Barroso também afirmou que Bolsonaro julgou o mérito da questão ao declarar que a decisão do STF desrespeitou a liberdade de expressão. “Em um Estado democrático de Direito, quem diz o alcance da Constituição e das leis é o Supremo”.

O artigo 60, parágrafo 4º, da Constituição — que estabelece as cláusulas pétreas — não determina expressamente que emenda constitucional não pode abolir a democracia. Porém, implicitamente o dispositivo proíbe norma do tipo, uma vez que diz que “não será objeto de deliberação a proposta de emenda tendente a abolir a forma federativa de Estado; o voto direto, secreto, universal e periódico; a separação dos poderes; os direitos e garantias individuais”, analisou Toffoli.

Da mesma forma, afirmou o ministro, os atos praticados por bolsonaristas no dia 8 de janeiro em Brasília são insuscetíveis de indulto, pois constituem ataques ao Estado democrático de Direito e ao princípio da separação dos poderes.
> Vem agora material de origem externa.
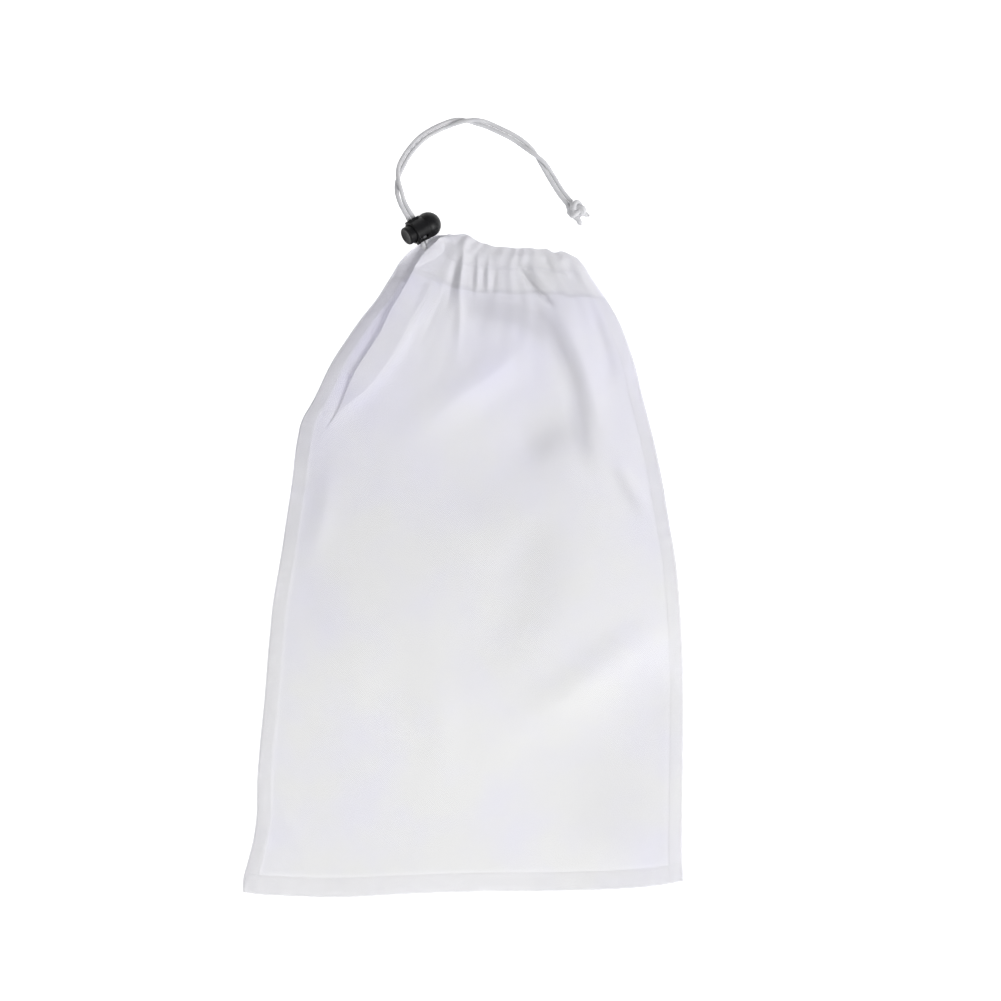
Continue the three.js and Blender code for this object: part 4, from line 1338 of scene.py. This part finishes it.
def lock_body():
    """The domed barrel with its collar, its stepped bore, its cord hole and the slit in the collar."""
    start = math.acos(DOME_STEP / DOME_RADIUS)
    shell = [(BARREL_END, 0), (BARREL_END, BARREL_RADIUS - RIM_ROUND),
             (BARREL_END + RIM_ROUND, BARREL_RADIUS), (DOME_STEP, BARREL_RADIUS)]
    for turn in start * np.linspace(1, 0, 25):
        shell.append((DOME_RADIUS * math.cos(turn), DOME_RADIUS * math.sin(turn)))
    body = solid_of("lock_body", turned_form(shell), "plastic")
    tall = HOLE_HEIGHT + 2 * COLLAR_WALL
    collar = bar_form(HOLE_SPAN[0] - COLLAR_WALL, HOLE_SPAN[1] + COLLAR_WALL, tall, tall * 0.4,
                      COLLAR_REACH)
    carve(body, [solid_of("collar", collar, "plastic")], "UNION")
    bore = turned_form([(BARREL_END - 2 * MM, 0), (BARREL_END - 2 * MM, BORE_RADIUS),
                        (BORE_END, BORE_RADIUS), (BORE_END, POCKET_RADIUS),
                        (POCKET_END, POCKET_RADIUS), (POCKET_END, 0)])
    slit = bar_form(HOLE_SPAN[0] + 0.6 * MM, HOLE_SPAN[1] - 0.6 * MM, DOME_RADIUS, 0.4 * MM,
                    (WINDOW_SPAN[1] - WINDOW_SPAN[0]) / 2)
    slit[0][:, 1] += (WINDOW_SPAN[0] + WINDOW_SPAN[1]) / 2
    slit[0][:, 2] += DOME_RADIUS / 2
    tools = (("bore", bore), ("hole", cord_hole_form(HOLE_SPAN, 0.02)), ("window", slit))
    carve(body, [solid_of(name, form, "plastic") for name, form in tools], "DIFFERENCE")
    moulded(body, VOXEL, 5)
    stands_for(body, "cord_lock", "lock_plastic", "cord_lock_body")


def lock_plunger():
    """The button, dished at its face, on a stem with a slot for the two strands."""
    face = [(0.8, 0), (0.75, 0.2), (0.5, 0.5), (0, 0.8), (0.25, 0.94), (0.9, 1)]
    profile = [(PLUNGER_FACE + depth * MM, PLUNGER_RADIUS * share) for depth, share in face]
    profile += [(PLUNGER_END, PLUNGER_RADIUS), (PLUNGER_END, 0)]
    stem = solid_of("lock_plunger", turned_form(profile), "plastic")
    carve(stem, [solid_of("slot", cord_hole_form(PLUNGER_SLOT, 0.01), "plastic")], "DIFFERENCE")
    moulded(stem, VOXEL, 4)
    stands_for(stem, "plunger", "lock_plastic", "cord_lock_plunger")


def lock_spring():
    """The steel coil behind the plunger, which flattens as the button is pressed."""
    angle = np.linspace(0, 2 * math.pi * SPRING_TURNS, SPRING_TURNS * 48 + 1)
    coil = np.stack([np.linspace(*SPRING_SPAN, len(angle)), SPRING_RADIUS * np.cos(angle),
                     SPRING_RADIUS * np.sin(angle)], axis=1)
    path = in_lock_frame(coil)
    _, side, up = path_frames(path)
    around = 12
    turn = np.linspace(0, 2 * math.pi, around, endpoint=False)[None, :, None]
    ring = path[:, None] + SPRING_WIRE / 2 * (np.cos(turn) * side[:, None] + np.sin(turn) * up[:, None])
    faces = grid_faces(len(path), around, wrap=True)
    last = (len(path) - 1) * around
    faces += [list(range(around)), list(range(last, last + around))[::-1]]
    spring = solid_of("lock_spring", (ring.reshape(-1, 3), faces), "spring")
    stands_for(spring, "cord_lock", "spring_steel", "cord_lock_spring")
    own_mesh(spring)


class MESH_OT_bag_lock(bpy.types.Operator):
    """Mould the cord lock's body and plunger and coil its spring"""
    bl_idname = "bag.lock"
    bl_label = "Cord lock"

    def execute(self, context):
        lock_body()
        lock_plunger()
        lock_spring()
        return {"FINISHED"}


# ---- Panel and run ----------------------------------------------------------------------------
STEPS = ("stage", "tails", "panels", "seams", "stitches", "drawcord", "lock")


class VIEW3D_PT_bag(bpy.types.Panel):
    bl_label = "Mesh produce bag"
    bl_idname = "VIEW3D_PT_bag"
    bl_space_type = "VIEW_3D"
    bl_region_type = "UI"
    bl_category = "Bag"

    def draw(self, context):
        for step in STEPS:
            self.layout.operator("bag." + step)
        for settings in (cloth_settings(), cord_settings(), lock_settings()):
            box = self.layout.box()
            for name in settings.__annotations__:
                box.prop(settings, name)


CLASSES = (BagCloth, BagCord, BagLock, MESH_OT_bag_stage, MESH_OT_bag_tails, MESH_OT_bag_panels,
           MESH_OT_bag_seams, MESH_OT_bag_stitches, MESH_OT_bag_drawcord, MESH_OT_bag_lock, VIEW3D_PT_bag)


def register():
    for cls in CLASSES:
        bpy.utils.register_class(cls)
    bpy.types.Scene.bag_cloth = bpy.props.PointerProperty(type=BagCloth)
    bpy.types.Scene.bag_cord = bpy.props.PointerProperty(type=BagCord)
    bpy.types.Scene.bag_lock = bpy.props.PointerProperty(type=BagLock)


def unregister():
    for name in ("bag_lock", "bag_cord", "bag_cloth"):
        delattr(bpy.types.Scene, name)
    for cls in reversed(CLASSES):
        bpy.utils.unregister_class(cls)


def main():
    register()
    for step in STEPS:
        getattr(bpy.ops.bag, step)()


if __name__ == "__main__":
    main()
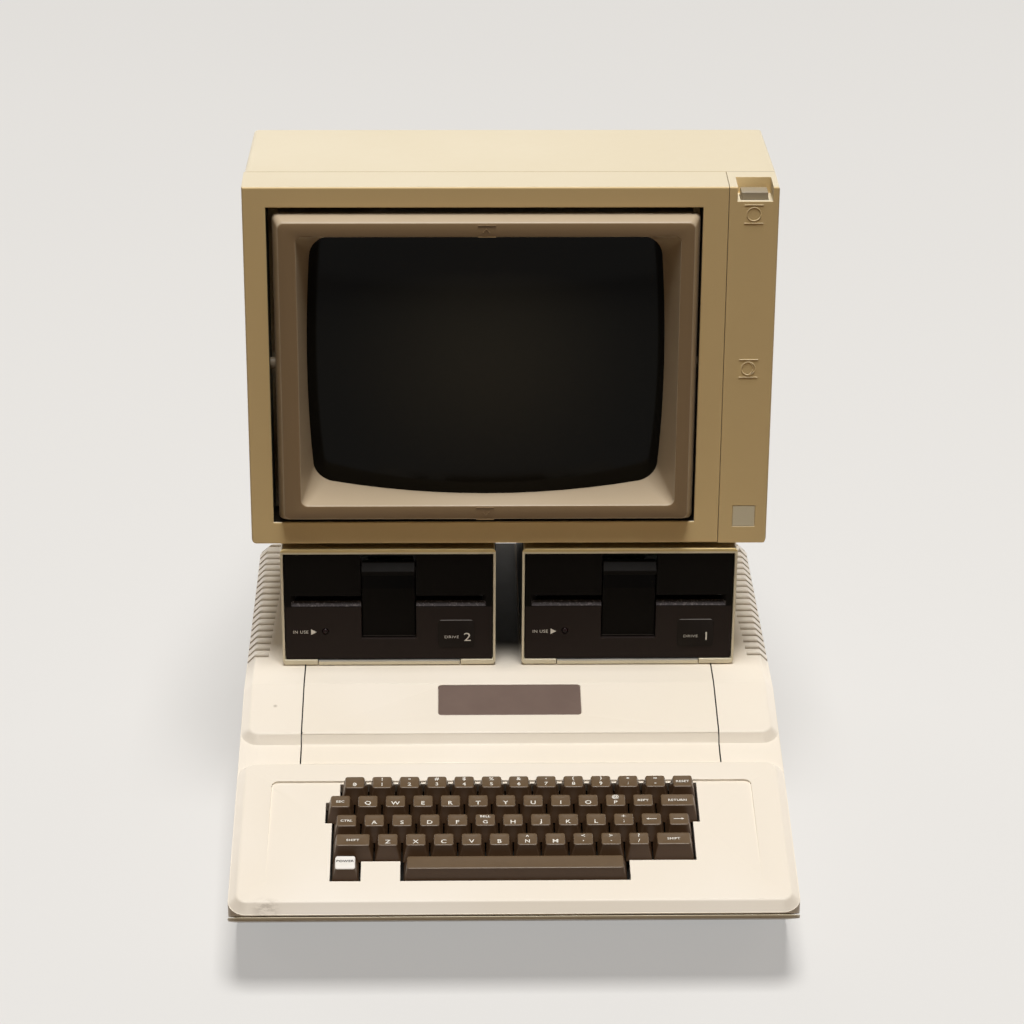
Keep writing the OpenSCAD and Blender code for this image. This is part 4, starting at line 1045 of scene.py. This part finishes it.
floor_half = 12.0
warm_bounce = (0.14, 0.085, 0.035, 1)
floor_paper = Finish("floor_paper", paint("#e6e4e0"), 0.9, specular=0.0)
floor_tone = floor_paper.mix(paint("#e6e4e0"), paint("#e0deda"), floor_paper.noise(0.5, 1.0))
floor_seen = seen(floor_paper)
floor_paper.set(Base_Color=floor_paper.mix(warm_bounce, floor_tone, floor_seen))
floor_glow = floor_paper.node("Emission", {}, {"Color": paint("#e9e7e4"), "Strength": 1.0})
floor_lit = Value(floor_paper, floor_paper.shader.outputs["BSDF"])
floor_mixed = floor_paper.node("MixShader", {}, {0: floor_seen * 0.5, 1: floor_lit, 2: floor_glow})
floor_output = floor_paper.tree.nodes["Material Output"]
floor_paper.tree.links.new(floor_mixed.socket, floor_output.inputs["Surface"])
form = bmesh.new()
corners = ((-1, -1), (1, -1), (1, 1), (-1, 1))
form.faces.new([form.verts.new((x * floor_half, y * floor_half, 0)) for x, y in corners])
floor = bpy.data.objects.new("floor", finished("floor", form))
floor.data.materials.append(floor_paper.material)
bpy.context.scene.collection.objects.link(floor)
room_bounce = (0.045, 0.03, 0.016, 1)
world = bpy.data.worlds.new("studio")
bpy.context.scene.world = world
world.use_nodes = True
room = Board(world.node_tree)
sky = world.node_tree.nodes["Background"]
room_seen = seen(room)
room_tone = room.mix(room_bounce, paint("#eeece8"), room_seen)
world.node_tree.links.new(room_tone.socket, sky.inputs["Color"])


def softbox(name, place, aim, size, power):
    """A square-cornered lamp behind a white cloth, with its width and height in metres."""
    light = bpy.data.lights.new(name, "AREA")
    light.shape = "RECTANGLE"
    light.size, light.size_y = size
    light.energy, light.color = power, (1.0, 0.995, 0.99)
    lamp = bpy.data.objects.new(name, light)
    lamp.location = place
    lamp.visible_camera = False
    lamp.rotation_mode = "QUATERNION"
    lamp.rotation_quaternion = (Vector(aim) - Vector(place)).to_track_quat("-Z", "Y")
    bpy.context.scene.collection.objects.link(lamp)


softbox("overhead", (0.2, -1.2, 8.0), (0.2, -1.2, 0), (2.6, 3.0), 675)
for name, aside in (("left_rear_fill", -4.5), ("right_rear_fill", 4.5)):
    softbox(name, (aside, 4.5, 0.9), (0, 0, 0.25), (3.0, 1.4), 85)
camera_data = bpy.data.cameras.new("camera")
camera_data.sensor_width = 36
camera_data.lens = 107.2
camera = bpy.data.objects.new("camera", camera_data)
bpy.context.scene.collection.objects.link(camera)
camera.location = (-42.8 * mm, nose - 1718.3 * mm, 1200.2 * mm)
pitch_down, yaw, roll = math.radians(26.0), math.radians(1.3), math.radians(0.4)
camera.rotation_mode = "QUATERNION"
turn = Matrix.Rotation(-yaw, 4, "Z") @ Matrix.Rotation(math.pi / 2 - pitch_down, 4, "X")
turn = turn @ Matrix.Rotation(roll, 4, "Z")
camera.rotation_quaternion = turn.to_quaternion()
bpy.context.scene.camera = camera
bpy.context.scene.view_settings.view_transform = "Standard"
Já Cármen Lúcia opinou que o indulto não pode ser um recado de impunidade à sociedade, de complacência com delitos.

Votos divergentes

Os ministros André Mendonça e Nunes Marques divergiram por considerarem constitucional a graça concedida por Jair Bolsonaro a Daniel Silveira.

Mendonça afirmou que a concessão de indulto a condenados criminalmente é uma prerrogativa presidencial. “Certo ou errado, expressão de impunidade ou não, é esse o comando constitucional que deve ser observado.”Nunes Marques, por sua vez, apontou que o Judiciário não pode avaliar as razões que motivaram o perdão presidencial, apenas aspectos formais.